### [Instructions to follow]
Count the lines in the data below where the string "image" occurs, please, and give the number alone.

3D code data
# # # #
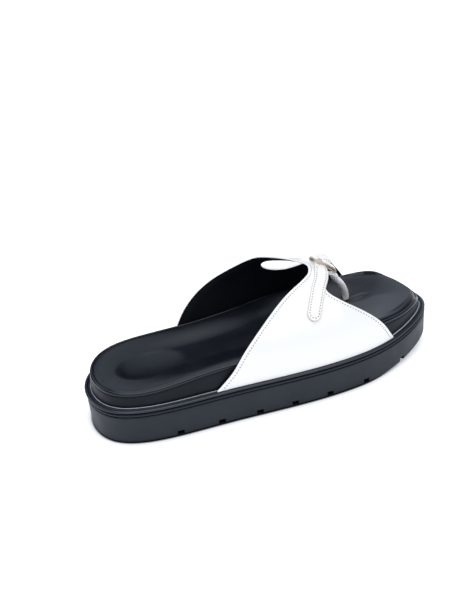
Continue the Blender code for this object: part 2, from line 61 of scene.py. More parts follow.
def cubic(knots, values, at, closed=False):
    """Cubic spline through values at the knots; its ends are straight unless it is closed."""
    knots, values = np.asarray(knots, float), np.asarray(values, float)
    last = len(knots) - 1
    step = np.diff(knots)
    matrix = np.zeros((last + 1, last + 1))
    right = np.zeros((last + 1,) + values.shape[1:])
    slope = np.diff(values, axis=0) / step.reshape((-1,) + (1,) * (values.ndim - 1))
    for i in range(1, last):
        matrix[i, i - 1:i + 2] = step[i - 1], 2 * (step[i - 1] + step[i]), step[i]
        right[i] = 6 * (slope[i] - slope[i - 1])
    if closed:
        matrix[0, 0], matrix[0, last] = 1, -1
        matrix[last, :2] = 2 * step[0], step[0]
        matrix[last, last - 1:] = step[-1], 2 * step[-1]
        right[last] = 6 * (slope[0] - slope[-1])
    else:
        matrix[0, 0] = matrix[last, last] = 1
    bend = np.linalg.solve(matrix, right)
    at = np.asarray(at, float)
    i = np.clip(np.searchsorted(knots, at) - 1, 0, last - 1)
    shape = at.shape + (1,) * (values.ndim - 1)
    h = step[i].reshape(shape)
    a = (knots[i + 1] - at).reshape(shape) / h
    b = 1 - a
    return (a * values[i] + b * values[i + 1]
            + ((a ** 3 - a) * bend[i] + (b ** 3 - b) * bend[i + 1]) * h * h / 6)


def ramp(x, start, end):
    """0 up to start and 1 from end on, without a corner at either."""
    share = np.clip((x - start) / (end - start), 0.0, 1.0)
    return share * share * (3 - 2 * share)


def mix(near, far, share):
    """From near at share 0 to far at share 1."""
    return near + (far - near) * share


def unit(vectors):
    """Vectors brought to length 1."""
    return vectors / np.linalg.norm(vectors, axis=-1, keepdims=True)


def run_length(path):
    """Distance along a path at each of its points."""
    return np.concatenate([[0], np.cumsum(np.linalg.norm(np.diff(path[:, :3], axis=0), axis=1))])


def smooth_path(points, count):
    """Spline through rows of a table, sampled evenly; further columns follow the first three."""
    points = np.asarray(points, float)
    run = run_length(points)
    return cubic(run, points, np.linspace(0, run[-1], count))


print("a spline through 0, 1, 0, half way up:", round(float(cubic([0, 1, 2], [0, 1, 0], 0.5)), 3))

# %% [markdown]
# ## The plan of the sole
# The plan is the sole's outline from above. It goes round from the heel by the outer side to the
# toe and back by the inner side. Each row is a share of the sole's length and of its width at
# the ball, which is how lasts are graded, so another size needs only two new numbers.

# %% Outline of the sole
LENGTH = 270.0
BALL_WIDTH = 100.0
# shares of the length and of the ball's width: the back of the heel, then on the lateral side the
# heel's corner, heel, waist, ball, little toe, toe's corner and toe's front, then the medial side
SOLE_PLAN = (
    (0.0, 0.005), (0.029, -0.266), (0.13, -0.41), (0.326, -0.46), (0.569, -0.517),
    (0.777, -0.475), (0.914, -0.321), (0.9945, -0.113), (0.995, 0.148), (0.947, 0.357),
    (0.78, 0.468), (0.575, 0.487), (0.354, 0.388), (0.138, 0.433), (0.037, 0.292),
)
PLAN_POINTS = 3000


def plan_curve():
    """Closed outline that starts at the back of the heel, with its knots closest at its turns."""
    points = np.array(SOLE_PLAN + SOLE_PLAN[:1]) * (LENGTH, BALL_WIDTH)
    chord = np.linalg.norm(np.diff(points, axis=0), axis=1) ** 0.5
    knots = np.concatenate([[0], np.cumsum(chord)])
    curve = cubic(knots, points, np.linspace(0, knots[-1], PLAN_POINTS + 1)[:-1], closed=True)
    curve = np.roll(curve, -int(curve[:, 0].argmin()), axis=0)
    curve[:, 0] -= curve[0, 0]
    return curve


PLAN = plan_curve()
TIP = int(PLAN[:, 0].argmax())
LATERAL = PLAN[:TIP + 1]
MEDIAL = np.vstack([PLAN[TIP:], PLAN[:1]])[::-1]
ORIGIN = np.append((PLAN.min(axis=0) + PLAN.max(axis=0)) / 2, 0.0)
print("sole:", np.round(np.ptp(PLAN, axis=0), 1), "mm long and wide")

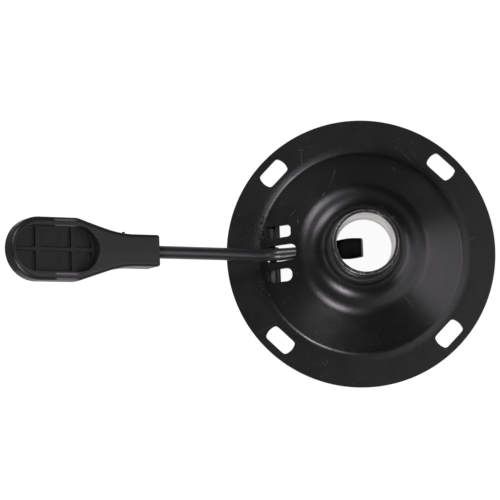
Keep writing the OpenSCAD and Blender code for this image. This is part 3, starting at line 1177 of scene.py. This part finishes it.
@dataclass
class ReleaseLever:
    """The bar, bent at the pivot and forged flat at its inner end, with its pin and beads.

    The tongue is its width, its thickness and the width of its tip. A bead's run is its shift
    outwards along the bar, its reach before it is cut, its edge across and its cut end.
    """

    rod_r: float = 3.15
    pin: Point2 = (-44.653, 3.85)
    pin_r: float = 1.5
    pin_l: float = 27.2
    pin_chamfer: float = 0.3
    bend_r: float = 14.0
    outer_rise: float = 30.0
    inner_rise: float = 19.5
    bare_l: float = 59.2
    in_grip: float = 30.0
    round_l: float = 16.38
    spread_l: float = 18.5
    tip_l: float = 7.0
    tongue: Point3 = (10.4, 3.5, 9.3)
    tongue_soft: float = 0.3
    tongue_lean: float = 0.6
    spread_ease: float = 0.35
    tip_power: float = 1.6
    squareness: float = 3.2
    # The upper bead is drawn larger than the lower and fills the left end of the upper window:
    # partly the weld, partly a dark lump standing in for shade there.
    bead_run: dict[Side, tuple[float, float, float, float]] = field(default_factory=lambda: {
        Side.UPPER: (0.0, 3.9, 4.45, 3.2),
        Side.LOWER: (-0.1, 1.95, 3.9, 2.7),
    })
    bead_from: float = 3.3
    bead_lift: float = 0.75
    bead_size: Point2 = (1.15, 1.45)
    bead_lump: Point2 = (0.14, 2.1)
    # Past this x the bar takes the darker copy of its paint, painted shade under the plate.
    shaded_from_x: float = -32.0
    sides: int = 40
    rings: tuple[int, int, int, int] = (24, 20, 6, 34)

    @property
    def bend_centre_z(self) -> float:
        """Height of the bend's centre above the seat face."""
        return self.pin[1] + self.pin_r + self.rod_r + self.bend_r

    def along(self, s: float, across: float, up: float) -> Vector:
        """Place of a point of the straight bar after bending.

        Args:
            s: Distance from the lowest point of the bend, positive towards the tongue.
            across: Distance along the pin.
            up: Distance from the centre line, away from the seat.

        Returns:
            The point in the part's frame, in millimetres.
        """
        low, high = -math.radians(self.outer_rise), math.radians(self.inner_rise)
        angle = min(max(s / self.bend_r, low), high)
        rest = s - angle * self.bend_r
        x = self.pin[0] + self.bend_r * math.sin(angle) + rest * math.cos(angle)
        z = self.bend_centre_z - self.bend_r * math.cos(angle) + rest * math.sin(angle)
        return Vector((x - up * math.sin(angle), across, z + up * math.cos(angle)))

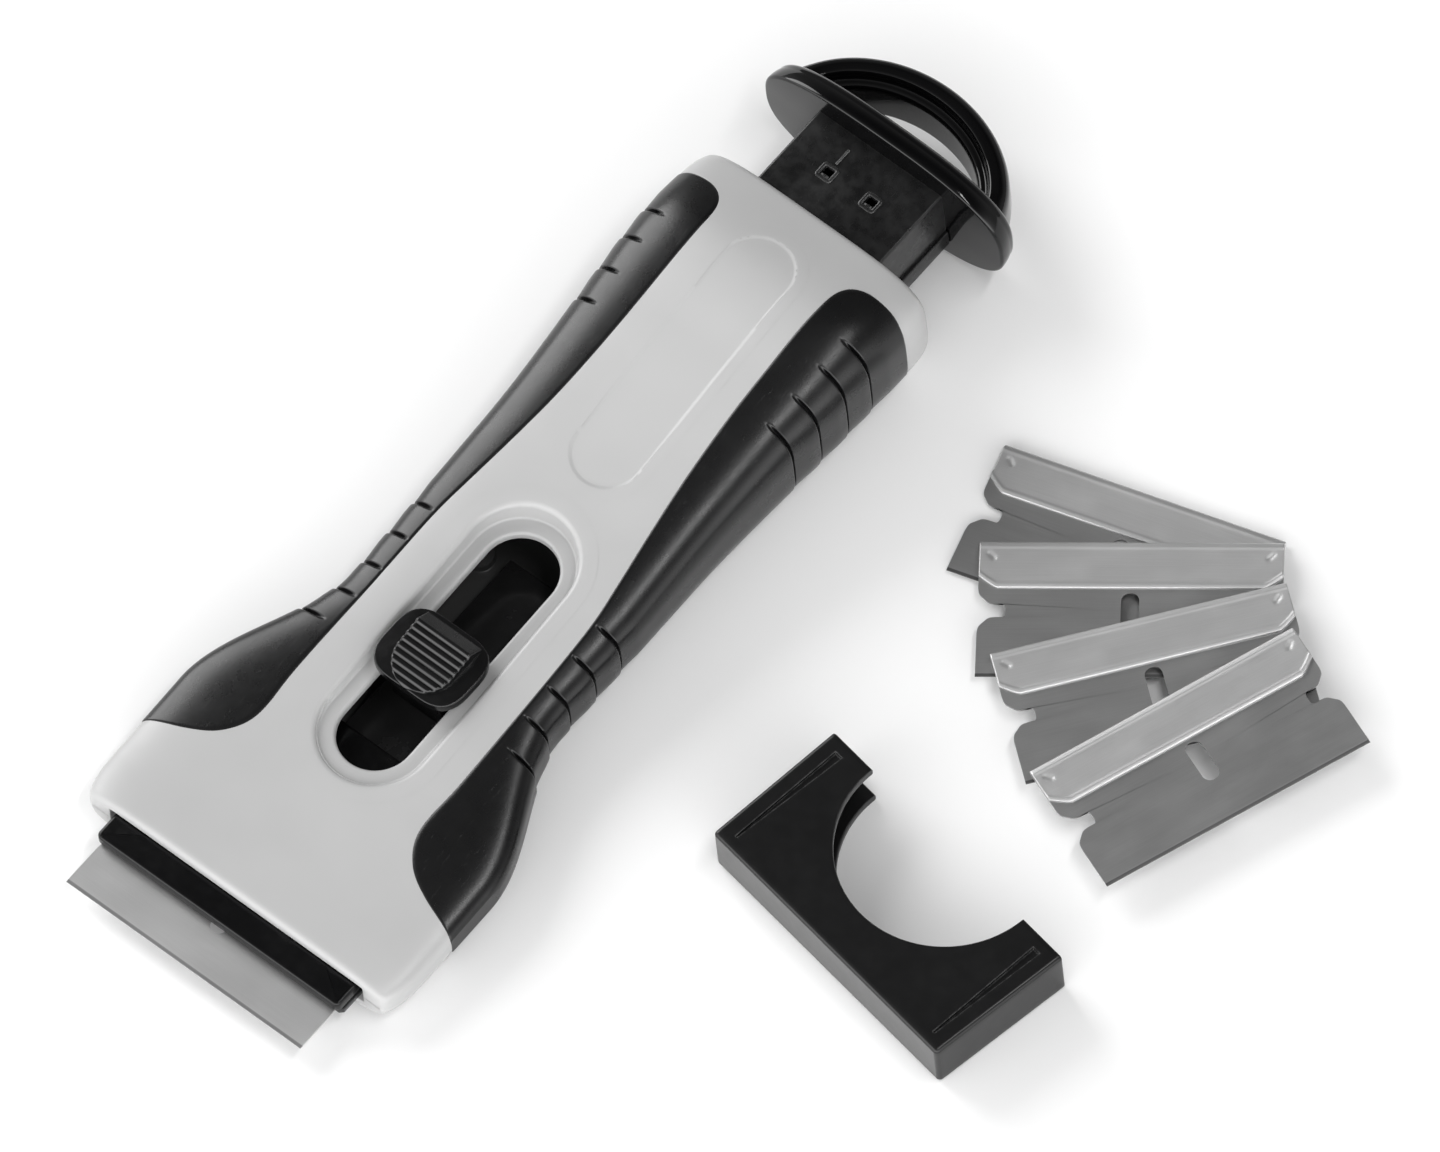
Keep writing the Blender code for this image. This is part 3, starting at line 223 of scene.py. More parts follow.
# # # #
### [Written solution]
2